I get to share my passion with people
I not only get to do what I love, but I also get to share it with others. Often in life, we have to do what we have to do so we can do what we want to do, but for me, they are one and the same. Not just do I get to do what I love, but I constantly get to talk about it with interested people. When people ask me what I do, telling them that I’m a missionary opens the door to sharing more than just the logistics of what I do, it gives me the opportunity to share my faith in God.
I get to see people’s lives changed
I get to see the gospel at work! I get to see God’s Kingdom coming here on earth, child by child, family by family, and community by community. His truth changes the world, and I get to be a part of it. As I impart the truth of God’s word and see it come alive in people’s lives, I learn what is authentic, valuable, and of eternal consequence. I get to see the gospel at work, and it is truly amazing.
I’ve learned to be thankful for everything
Gratitude, even for the simple things. Life in most Western countries just works; in the rest of the world, it often doesn’t. Driving laws, government business, legal stuff or even getting your car fixed-everything takes longer, and doesn’t always happen the way it should. So when it does, you learn to give thanks to God.

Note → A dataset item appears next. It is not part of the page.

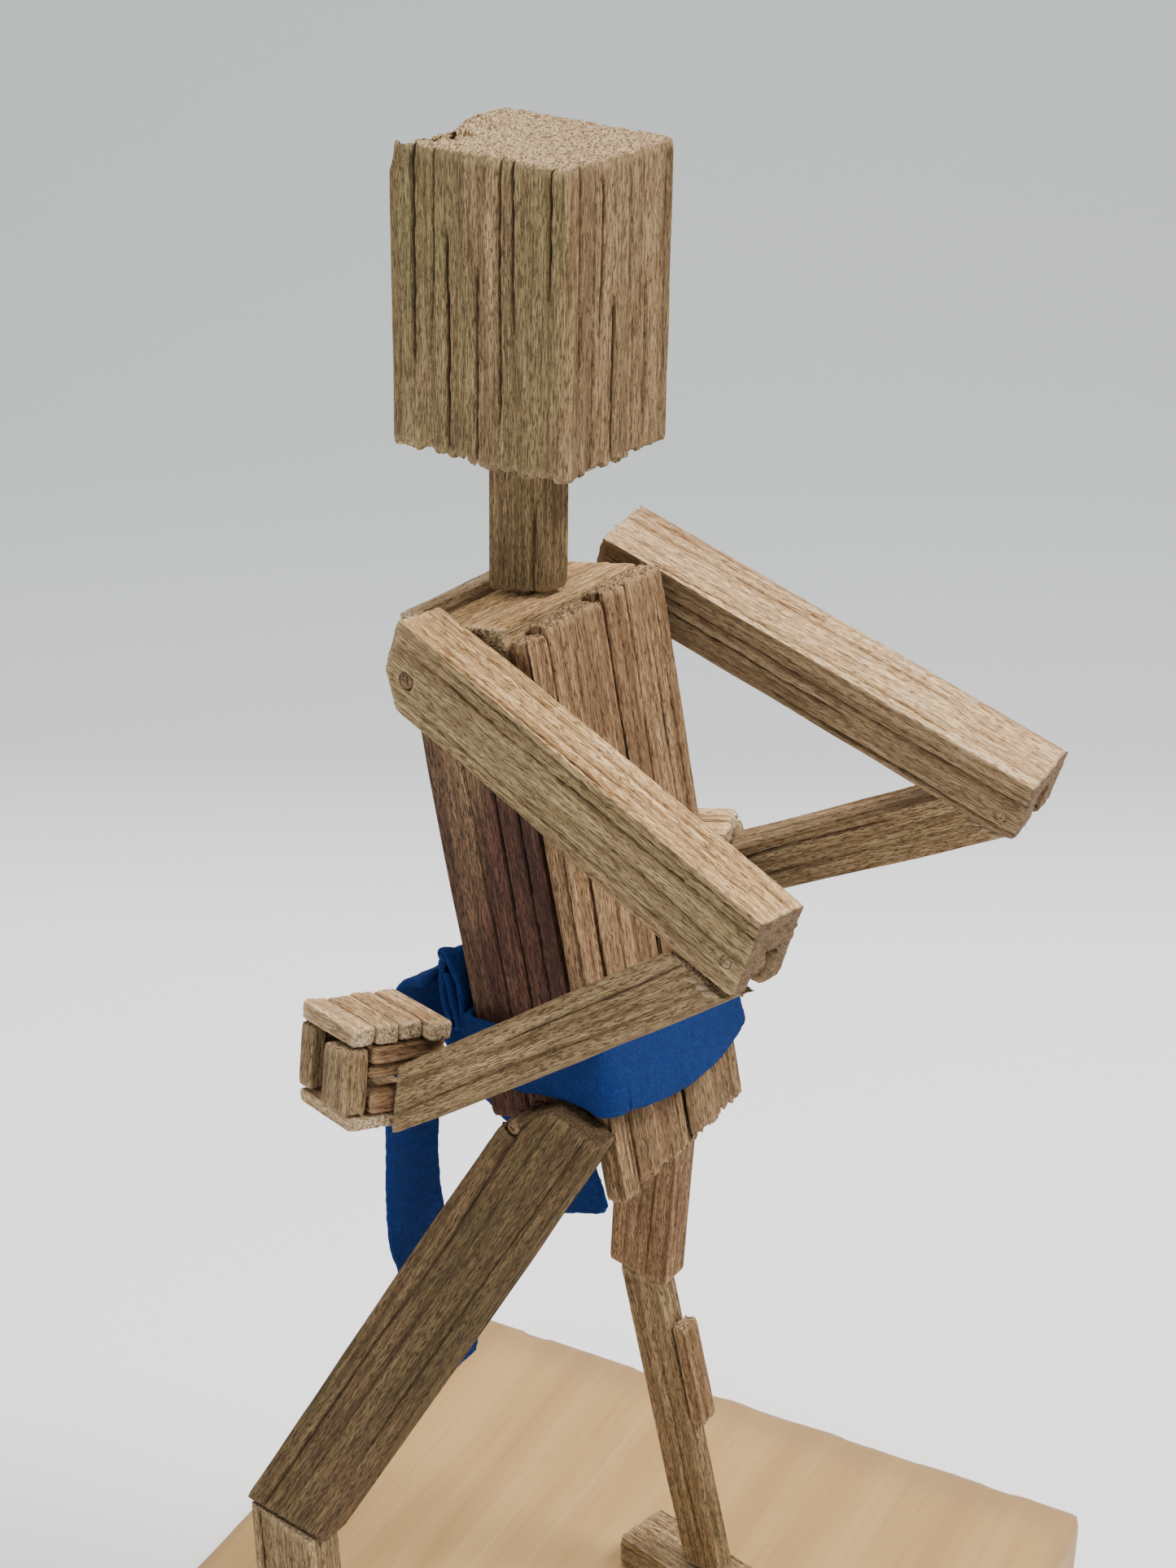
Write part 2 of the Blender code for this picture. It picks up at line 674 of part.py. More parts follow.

Home is where the heart is
“Where your treasure is, there will your heart be also,” Matthew 6:21. As we have moved from house to house over our 15 years in Guatemala, it has made me place a higher value on my family, my kids, my wife, and my relatives. It has made me see home as any place that we are together. It has made me strive for what binds us together instead of what tears us apart.
Ultimately, as Christians, we know that this world is not our home. We are just passing through, becoming disconnected from the place we were raised. When life there moves on without us, and we find ourselves no longer part of where we were “from,” it’s not bad. Ultimately, it can help us accept the reality that we are pilgrims and strangers on this earth, and our true home is that heavenly place whose builder and maker is God.
For these things, and many more, I am thankful.